The digital lifestyle
Yes, digital working from home has been thrust upon us, but what stands out in the midst of all the bad news is how most companies could do just that – send their employees home. It highlights the true value of the internet and the IT teams that are working to make it happen and the potential that the digital lifestyle could offer South Africa in the future. From e-learning to working from home to building new businesses that will shine in the post-covid-19 era, society is rapidly advancing to becoming completely digital in an incredibly short period of time.

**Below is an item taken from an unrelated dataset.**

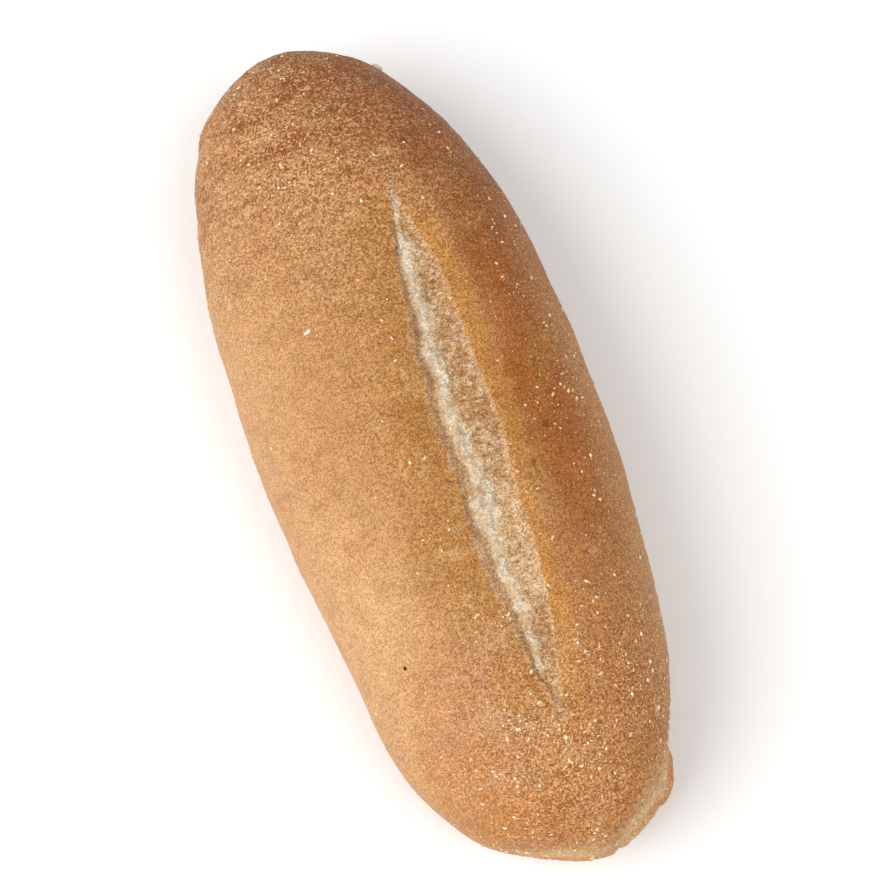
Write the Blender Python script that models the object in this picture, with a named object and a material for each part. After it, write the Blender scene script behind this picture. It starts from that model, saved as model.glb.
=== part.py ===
"""A long bread roll with one lengthwise slash, lying on its flat base.

Metres, with +Z up. X runs along the roll, from its whole end (-X) to the end whose side has split (+X).
Y runs across it. The origin lies on the surface the roll stands on, under the middle of the roll's box.
"""
import bmesh
import bpy
import numpy as np

# The whole roll
LENGTH = 0.2092
WIDTH = 0.0825
HEIGHT = 0.057
WIDEST_SHARE = 0.40          # share of the height where the roll is widest
PLAN_POWER = 2.35            # superellipse power of the outline seen from above
CROWN_POWER = 2.3            # power of the dome over the widest level
FOOT_POWER = 3.2             # power of the squarer half below that level
FOOT_CUT = 0.003             # depth that lying flat takes off the lower half

# Unevenness of the outline: each entry is (middle along X, reach along X, size)
SWELLS = ((0.037, 0.021, -0.035),    # share of the width gained, or lost where negative
          (-0.045, 0.030, 0.010),
          (-0.107, 0.008, -0.33),
          (0.106, 0.0065, -0.41))
BENDS = ((0.073, 0.025, -0.0015),    # sideways shift
         (-0.095, 0.020, -0.0012),
         (-0.107, 0.008, -0.0005),
         (0.106, 0.008, 0.0026))
LEFT_DENTS = ((-0.030, 0.009, 0.0009),   # how far the left flank is pressed in, or out where negative
              (0.080, 0.010, -0.0010),
              (0.052, 0.010, 0.0004))
RIGHT_DENTS = ((-0.089, 0.011, 0.0014),  # the same for the right flank
               (-0.047, 0.010, -0.0004),
               (-0.024, 0.007, 0.0005),
               (0.069, 0.009, -0.0006),
               (0.089, 0.006, 0.0009))
RIPPLE_HEIGHT = 0.0004               # soft waves over the crust
RIPPLE_LENGTH = 0.034

# The slash: a long opened cut, deepest along its left side, with a raised cut edge on its right.
# Lines through (X, Y) for its two edges, and through (X, share) for how open it is
SLASH_LEFT = ((-0.0590, 0.0114), (-0.0480, 0.0092), (-0.0445, 0.0077), (-0.0330, 0.0046), (-0.0190, 0.0028),
              (0.0010, -0.0002), (0.0320, -0.0022), (0.0540, 0.0000), (0.0685, 0.0028), (0.0785, 0.0023))
SLASH_RIGHT = ((-0.0590, 0.0118), (-0.0490, 0.0113), (-0.0370, 0.0138), (-0.0120, 0.0143), (0.0100, 0.0137),
               (0.0230, 0.0118), (0.0360, 0.0113), (0.0600, 0.0082), (0.0700, 0.0057), (0.0785, 0.0028))
SLASH_OPENNESS = ((-0.0590, 0.0), (-0.0480, 0.25), (-0.0420, 0.65), (-0.0250, 1.0), (0.0480, 1.0),
                  (0.0660, 0.6), (0.0785, 0.0))
SLASH_LEAST = 0.0012                 # least width left at the two points of the slash
SLASH_DEPTH = 0.0021
CREASE_SHARE = 0.16                  # place of the deepest line, as a share of the slash's width
SHOULDER_REACH = 0.008               # how far the left crust rolls over into the slash
SHOULDER_SHARE = 0.42                # share of the depth reached by that roll-over
LIP_HEIGHT = 0.0004                  # rise of the right cut edge
LIP_REACH = 0.005

# The split: the crust has torn low down around the +X end, over a rim of bottom crust. Lines through
# (degrees around the outline from +X towards +Y, value there): how open it is, and its upper edge's level
SPLIT_OPENING = ((-40, 0.0), (-25, 0.22), (-15, 0.45), (-3, 0.52), (5, 0.58), (8, 0.44), (12, 0.72),
                 (20, 0.85), (25, 0.84), (26, 1.13), (28, 1.17), (31, 1.10), (34.5, 0.88), (36.5, 0.60),
                 (38, 0.0))
SPLIT_TOP = ((-30, 0.0270), (-10, 0.0300), (8, 0.0300), (20, 0.0330), (30, 0.0334), (38, 0.0320))
SPLIT_FOOT = 0.003
SPLIT_REACH = 0.0034                 # how far the bottom crust stands out
SPLIT_PROFILE = ((0.0, 0.0), (0.10, 0.35), (0.23, 0.82), (0.35, 1.0), (0.47, 0.84), (0.58, 0.42),
                 (0.70, 0.12), (0.82, -0.04), (0.95, -0.05), (1.10, 0.0))

# Cells of the surface along X, Y and Z, and how much of each crown line its top face takes
CELLS = (52, 21, 15)
TOP_FACE_SHARES = (0.88, 0.76)
CELLS_LEFT_OF_SLASH = 9
CELLS_IN_SLASH = 5

CRUST_COLOR = (0.56, 0.28, 0.10, 1.0)
CRUST_ROUGHNESS = 0.6

HALF_LENGTH = LENGTH / 2
HALF_WIDTH = WIDTH / 2
WIDEST_LEVEL = HEIGHT * WIDEST_SHARE
CROWN_RISE = HEIGHT - WIDEST_LEVEL
FOOT_DROP = WIDEST_LEVEL + FOOT_CUT


def smooth_step(value):
    """Ease from 0 to 1 as value goes from 0 to 1."""
    t = np.clip(value, 0.0, 1.0)
    return t * t * (3.0 - 2.0 * t)


def hills(x, places):
    """Soft hills along X added up, each given as (middle, reach, size)."""
    return sum(size * np.exp(-((x - middle) / reach) ** 2) for middle, reach, size in places)


def along_line(value, knots):
    """Value read from a line through knots of (place, value)."""
    return np.interp(value, *zip(*knots))


def share_of_crown(ray):
    """Share of a crown line, from its middle, that a ray of this slope reaches."""
    return ray / (1.0 + np.abs(ray) ** CROWN_POWER) ** (1.0 / CROWN_POWER)


def ray_of_share(share):
    """Slope of the ray that reaches this share of a crown line."""
    return share / (1.0 - np.abs(share) ** CROWN_POWER) ** (1.0 / CROWN_POWER)


def plain_surface(u, v, w):
    """Points where rays (u, v, w) from the roll's middle meet the plain loaf form."""
    plan = (np.abs(u) ** PLAN_POWER + np.abs(v) ** PLAN_POWER) ** (1.0 / PLAN_POWER)
    power = np.where(w >= 0.0, CROWN_POWER, FOOT_POWER)
    scale = (plan ** power + np.abs(w) ** power) ** (-1.0 / power)
    rise = np.where(w >= 0.0, CROWN_RISE, FOOT_DROP)
    z = np.maximum(WIDEST_LEVEL + rise * w * scale, 0.0)
    return HALF_LENGTH * u * scale, HALF_WIDTH * v * scale, z


def crown_ray(x, y):
    """The ray (u, v, 1) that meets the plain crown over x, y."""
    along, across = x / HALF_LENGTH, y / HALF_WIDTH
    plan = (np.abs(along) ** PLAN_POWER + np.abs(across) ** PLAN_POWER) ** (1.0 / PLAN_POWER)
    rise = (1.0 - plan ** CROWN_POWER) ** (1.0 / CROWN_POWER)
    return along / rise, across / rise


def slash_edges(x):
    """Y of the slash's left and right edges."""
    left, right = along_line(x, SLASH_LEFT), along_line(x, SLASH_RIGHT)
    return left, np.maximum(right, left + SLASH_LEAST)


def slash_drop(x, y):
    """How far the crown sinks, or rises where negative, at and beside the slash."""
    left, right = slash_edges(x)
    across = (y - left) / (right - left)
    shoulder = SHOULDER_SHARE * (1.0 - smooth_step((left - y) / SHOULDER_REACH)) ** 1.5
    wall = SHOULDER_SHARE + (1.0 - SHOULDER_SHARE) * across / CREASE_SHARE
    slope = 1.0 - ((across - CREASE_SHARE) / (1.0 - CREASE_SHARE)).clip(0.0) ** 0.6
    depth = np.where(across < 0.0, shoulder, np.where(across < CREASE_SHARE, wall, slope))
    depth = np.where(across > 1.0, 0.0, depth)
    lip = np.where(across > 1.0, np.exp(-(y - right) / LIP_REACH), smooth_step((across - 0.8) / 0.2))
    return along_line(x, SLASH_OPENNESS) * (SLASH_DEPTH * depth - LIP_HEIGHT * lip)


def ripple(x, y):
    """Height of the soft waves over the crust."""
    phase = 2.0 * np.pi / RIPPLE_LENGTH
    return RIPPLE_HEIGHT * np.sin(phase * (x + 0.33 * y)) * np.cos(0.43 * phase * y)


def split_push(x, y, z):
    """How far the side moves out, or in where negative, at the split."""
    angle = np.degrees(np.arctan2(y / HALF_WIDTH, x / HALF_LENGTH))
    level = (z - SPLIT_FOOT) / (along_line(angle, SPLIT_TOP) - SPLIT_FOOT)
    return SPLIT_REACH * along_line(angle, SPLIT_OPENING) * along_line(level, SPLIT_PROFILE)


def box_grid(cells):
    """A cube from -1 to 1 whose edges are divided into the given numbers of cells."""
    bm = bmesh.new()
    bmesh.ops.create_cube(bm, size=2.0)
    for axis, count in enumerate(cells):
        along = [edge for edge in bm.edges
                 if abs(edge.verts[0].co[axis] - edge.verts[1].co[axis]) > 1.0]
        bmesh.ops.subdivide_edges(bm, edges=along, cuts=count - 1, use_grid_fill=True)
    return bm


def crown_columns(u, column):
    """Slopes across the crown for its columns, which run along the slash's edges and its crease."""
    x = np.linspace(-0.93, 0.93, 400) * HALF_LENGTH
    left, right = slash_edges(x)
    crease = left + CREASE_SHARE * (right - left)
    rails = [np.interp(u, *crown_ray(x, edge)) for edge in (left, crease, right)]
    side = TOP_FACE_SHARES[1]
    values = [-side] + [share_of_crown(rail) for rail in rails] + [side]
    counts = (0, CELLS_LEFT_OF_SLASH, CELLS_LEFT_OF_SLASH + 1,
              CELLS_LEFT_OF_SLASH + CELLS_IN_SLASH, CELLS[1])
    knots = [2.0 * count / CELLS[1] - 1.0 for count in counts]
    share = np.full_like(u, -side)
    for low, high, low_value, high_value in zip(knots, knots[1:], values, values[1:]):
        part = np.clip((column - low) / (high - low), 0.0, 1.0)
        share += part * (high_value - low_value)
    return ray_of_share(share)


def rays(grid):
    """Rays from the roll's middle for the points of the cube grid."""
    u = ray_of_share(TOP_FACE_SHARES[0] * grid[:, 0])
    plain = ray_of_share(TOP_FACE_SHARES[1] * grid[:, 1])
    shaped = crown_columns(u, grid[:, 1])
    v = plain + smooth_step(grid[:, 2]) * (shaped - plain)
    return u, v, grid[:, 2]


def roll_points(grid):
    """Points of the roll's surface for the points of the cube grid."""
    x, y, z = plain_surface(*rays(grid))
    crown = smooth_step((z - WIDEST_LEVEL) / (0.5 * CROWN_RISE))
    push = split_push(x, y, z)
    spread = np.hypot(x / HALF_LENGTH ** 2, y / HALF_WIDTH ** 2) + 1e-9
    out_x, out_y = x / HALF_LENGTH ** 2 / spread, y / HALF_WIDTH ** 2 / spread
    z = z - crown * slash_drop(x, y)
    z = z + ripple(x, y) * smooth_step(z / HEIGHT)
    left_side, right_side = (smooth_step((side * y / HALF_WIDTH - 0.35) / 0.6) for side in (-1.0, 1.0))
    y = (y + push * out_y) * (1.0 + hills(x, SWELLS)) + hills(x, BENDS)
    y = y + left_side * hills(x, LEFT_DENTS) - right_side * hills(x, RIGHT_DENTS)
    x = x + push * out_x
    return np.stack([x, y, z], axis=1)


def centred(points):
    """The points moved so that their box stands on the origin."""
    low, high = points.min(axis=0), points.max(axis=0)
    return points - [(low[0] + high[0]) / 2, (low[1] + high[1]) / 2, low[2]]


def crust_material():
    material = bpy.data.materials.new("crust")
    material.use_nodes = True
    shader = material.node_tree.nodes["Principled BSDF"]
    shader.inputs["Base Color"].default_value = CRUST_COLOR
    shader.inputs["Roughness"].default_value = CRUST_ROUGHNESS
    shader.inputs["Metallic"].default_value = 0.0
    material.diffuse_color = CRUST_COLOR
    return material


def make_roll(collection):
    bm = box_grid(CELLS)
    mesh = bpy.data.meshes.new("roll")
    bm.to_mesh(mesh)
    bm.free()
    grid = np.empty(len(mesh.vertices) * 3)
    mesh.vertices.foreach_get("co", grid)
    points = centred(roll_points(grid.reshape(-1, 3)))
    mesh.vertices.foreach_set("co", points.ravel())
    mesh.update()
    mesh.shade_smooth()
    mesh.materials.append(crust_material())
    roll = bpy.data.objects.new("roll", mesh)
    collection.objects.link(roll)
    return roll


def main():
    for item in list(bpy.data.objects):
        bpy.data.objects.remove(item, do_unlink=True)
    collection = bpy.data.collections.new("bread_roll")
    bpy.context.scene.collection.children.link(collection)
    make_roll(collection)


main()
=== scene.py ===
"""The looks of a long bread roll with one lengthwise slash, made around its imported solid.

The crust is one fine mesh over the same form as the solid. Grains and flakes of meal lie on it.
Everything is in metres: X runs along the roll to its split end, Y across it, and +Z is up.
"""
import math

import bmesh
import bpy
import numpy as np
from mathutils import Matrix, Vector


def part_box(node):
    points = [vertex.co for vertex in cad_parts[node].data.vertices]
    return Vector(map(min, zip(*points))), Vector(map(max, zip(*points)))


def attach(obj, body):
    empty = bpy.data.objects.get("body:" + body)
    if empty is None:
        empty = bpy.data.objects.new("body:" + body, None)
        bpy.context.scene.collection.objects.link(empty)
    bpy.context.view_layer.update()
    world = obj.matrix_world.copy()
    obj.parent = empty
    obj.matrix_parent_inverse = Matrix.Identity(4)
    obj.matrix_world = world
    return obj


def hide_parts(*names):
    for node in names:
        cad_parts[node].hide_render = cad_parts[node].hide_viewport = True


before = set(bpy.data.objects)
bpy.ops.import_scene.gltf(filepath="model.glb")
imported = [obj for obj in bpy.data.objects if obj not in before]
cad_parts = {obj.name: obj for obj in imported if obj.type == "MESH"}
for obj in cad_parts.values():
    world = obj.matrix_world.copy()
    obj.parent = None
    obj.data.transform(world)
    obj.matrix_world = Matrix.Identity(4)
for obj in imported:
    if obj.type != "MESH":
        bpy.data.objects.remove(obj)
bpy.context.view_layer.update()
ROLL_LOW, ROLL_HIGH = (np.array(corner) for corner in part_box("roll"))

# The plain form, as in the solid
LENGTH, WIDTH, HEIGHT = ROLL_HIGH - ROLL_LOW
WIDEST_SHARE = 0.40          # share of the height where the roll is widest
PLAN_POWER = 2.35            # superellipse power of the outline seen from above
CROWN_POWER = 2.3            # power of the dome over the widest level
FOOT_POWER = 3.2             # power of the squarer half below that level
FOOT_CUT = 0.003             # depth that lying flat takes off the lower half
HALF_LENGTH = LENGTH / 2
HALF_WIDTH = WIDTH / 2
WIDEST_LEVEL = HEIGHT * WIDEST_SHARE
CROWN_RISE = HEIGHT - WIDEST_LEVEL
FOOT_DROP = WIDEST_LEVEL + FOOT_CUT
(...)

This digital evolution has also made a huge difference to people who are locked in alone or who crave human contact. Apps are bringing people together in new ways and giving people the chance to reconnect when times are tough. These same apps are being used in virtual conferencing and meetings so that teams can connect and businesses can keep moving into an uncertain future.
The wealth of information
There is immense value in information and coronavirus has brought that to millions of people who are now more aware about hand hygiene and health. This has meant that these people know more about washing their hands, distancing themselves from ill people and minimising the spread of disease than ever before. This will not only help in slowing the spread of coronavirus but the spread of other diseases today and in the future.
The security factor
Organisations are more aware of security than ever before because their employees are working from home and opening up new avenues of risk. This is the perfect time to secure Wi-Fi routers, train people to learn more about phishing and scams, and to protect people from fraud. Companies are investing more into security controls and training to help protect both their assets and their employees. KnowBe4 have created a lot of free content helping companies secure their home workers by making them more aware of the cyber threats and how to stay safe while working from home.
A moment of stillness. An hour of boredom. While this may not be possible for those with families, these moments are invaluable when it comes to igniting creativity and innovative thought. This lockdown could inspire people to come up with new ideas and new businesses, give entrepreneurs the time they need to reshape their ideas, and result in unexpected disruption in unexpected spaces across the world. Creative solutions are definitely needed right now and this time of enforced solitude and thinking is an opportunity for people to find them.
Appreciation and empathy
In Cape Town a restaurant owner shut her doors firmly, more worried about those with HIV than her bottom line. In Johannesburg, the owner of a car repair shop spent his weekend buying supplies for the old age home about to enter lockdown so that the residents didn’t risk their health. Empathy is changing the way people engage with one another while appreciation of the little things and these moments are allowing us to see what’s really important.